The big clue that this is something serious can be found in the White House's pathetic response:
The White House on Sunday hinged its response in part on the activities of a prominent watchdog group, United Against Nuclear Iran. White House officials noted that the group did not start a public campaign against MTN Group until this year. "Seems like if MTN was a notable public problem in 2010, they might have started their campaign then," the White House said in an e-mail to The Post.
Mark Wallace, the chief executive of United Against Nuclear Iran, said Sunday: "MTN was a charter member of UANI's target list - the Iran Business Registry - launched in 2009. We hope Mr. Plouffe will use his considerable influence to urge President Obama to enact a full economic blockade of Iran so that companies like MTN will no longer be able to operate there."
The best they can come up with is a false claim that some private group did not raise a stink.
The hard fact is that Obama and the people aroudn him have cashed in on their political positions bigtime. When Barack and Michelle wanted to buy a mansion in Hyde Park that they could not afford, in stepped Tony Rezko (now a convicted felon serving time) to buy the yard (in a separate transaction for a big price), enabling thre Obamas to buy a big mansion on a spacious lot for hundreds of thousands of dollars less than the original asking price.
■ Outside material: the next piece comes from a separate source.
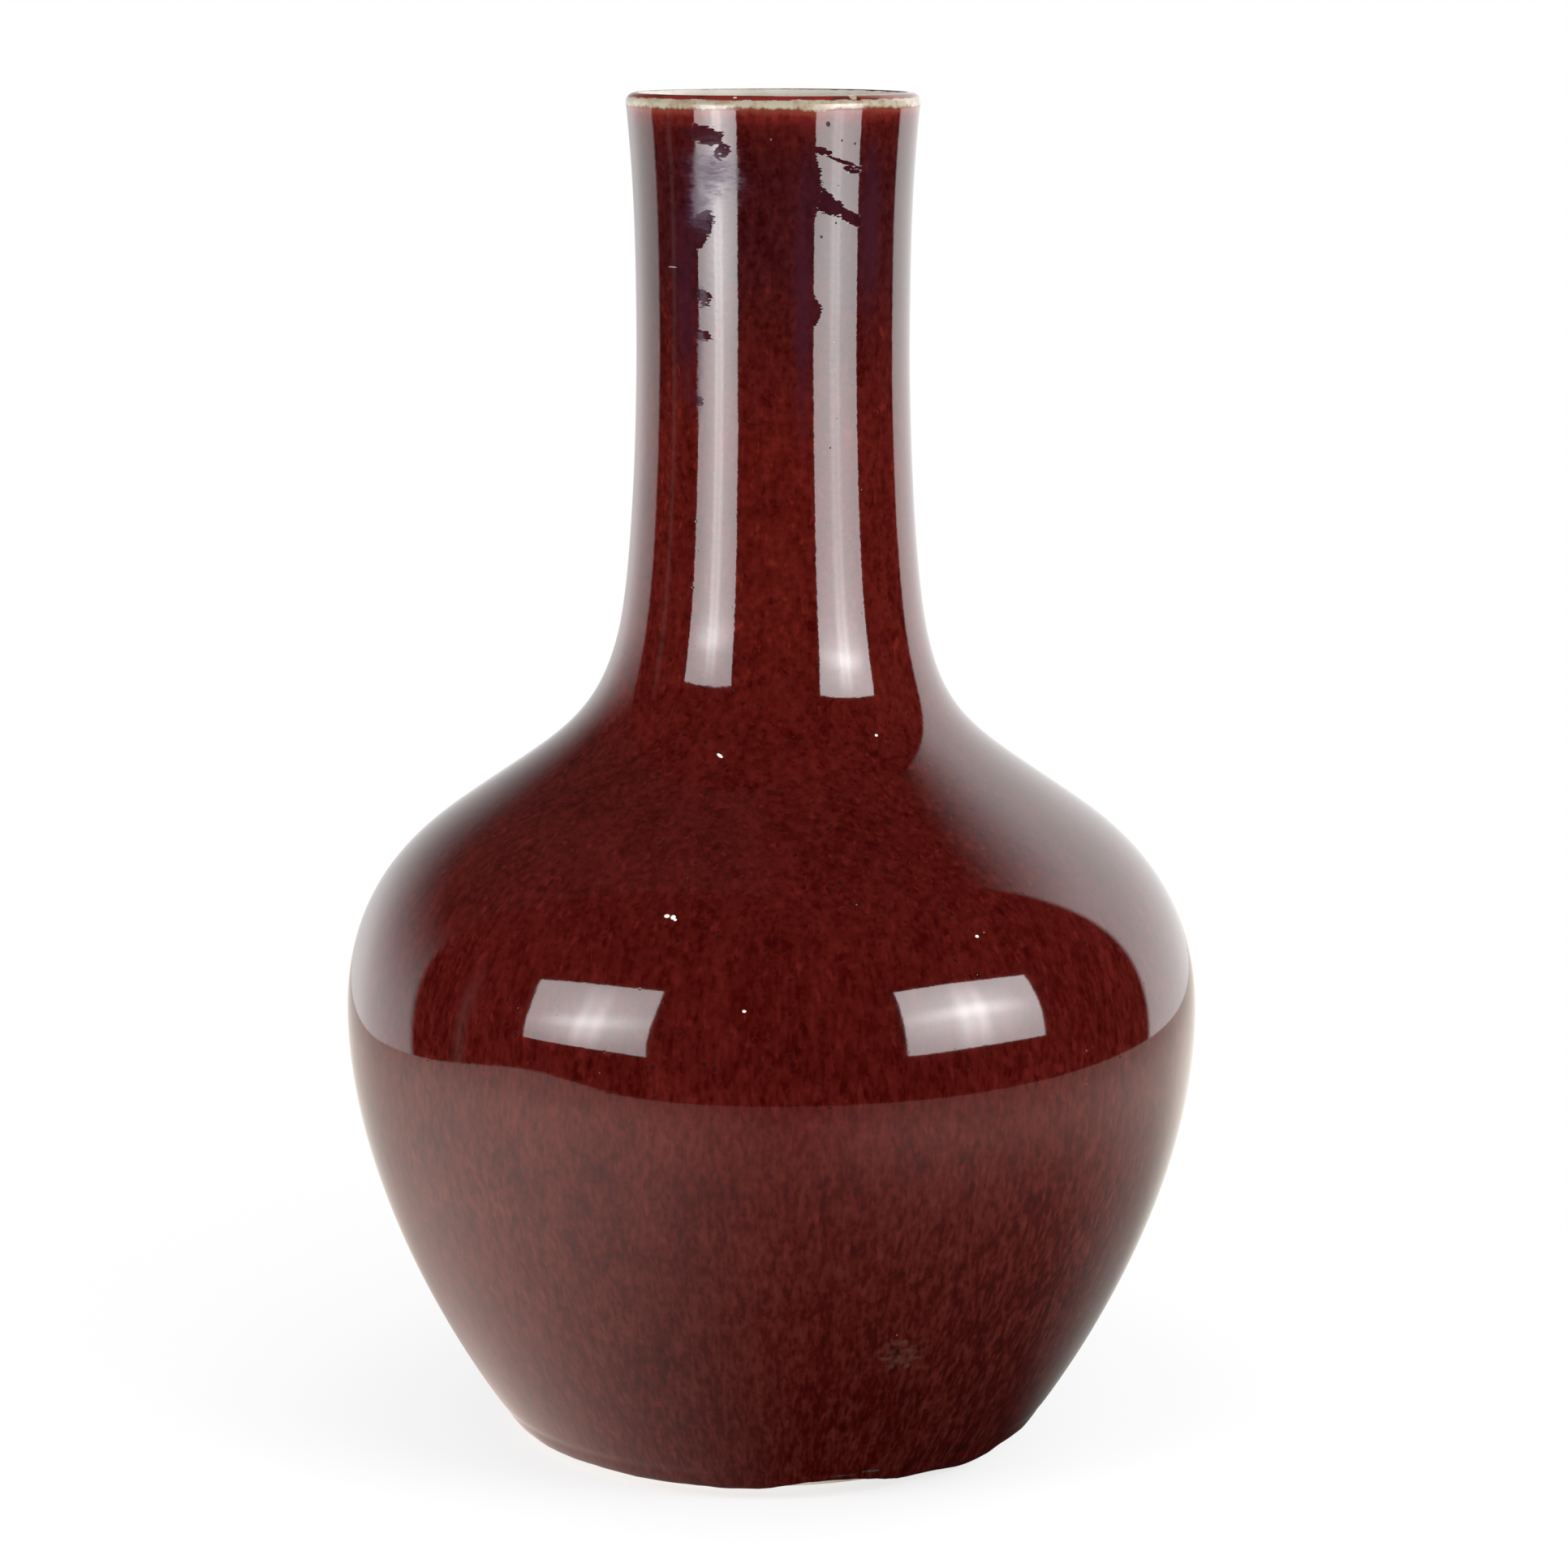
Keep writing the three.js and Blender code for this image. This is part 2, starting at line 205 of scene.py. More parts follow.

Only when a public stink was raised was a fence constructed to separate the house from the yard itself, now called a "vacant lot." At the time of the purchase, it was a manicured side lawn of a majestic recently-renovated mansion.
The Chicago Gang around Obama has not hesitated to cash in. If the Romney campaign is doing its homework, there are other scandals yet to be uncovered regarding the Obama inner circle getting suspiciously rich while ostensibly devoting themselves to "public service."
One great virtue of Mitt Romney is that he doesn't have to politically prostitute himself for cash. He made his money by building businesses like Staples. I am old enough to remember when JFK ran for president, and Democrats assured the public that the fact that his father was rich meant that Kennedy could afford to be honest. That is an argument that could be made for Mitt in spades, because his fortune was not based on bootlegging and securities fraud, the way the Kennedy fortune was made.